By proxy, I was angry at JC. He is still with his girlfriend and that's fine. What is not fine is what he did to me: breaking up with her, using me to have a good time, dumping me and going back to her. That, I do not forgive him for. That, I'm very, very angry about, and I'm going to tell him so when we meet this week. He is a good person, but after the shit he's pulled, he isn't someone I want to keep in my life. I'm building the courage to tell him to fuck off.

It's different with Joseph, because he isn't around anymore, and I've explicitly asked CR to help me on that. Hopefully at the end of this week; he thinks I need him for that guided picturing thing, but I just need to talk.
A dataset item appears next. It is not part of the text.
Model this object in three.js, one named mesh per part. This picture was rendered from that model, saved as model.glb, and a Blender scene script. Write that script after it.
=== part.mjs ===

Maybe I can talk to him before I meet with JC so I can get some ideas. I also asked Victoria to have a talk about it and she's as supportive as ever of my cause. Hell, I may even talk to W, my friend/mentor/colleague. I saw him today to help him on some things of his doctoral thesis.

I asked him about my sorrow over Joseph. He said we'd talk about this more thoroughly one of these days, so he gave me a brief reply. "Pathological grief", he called it.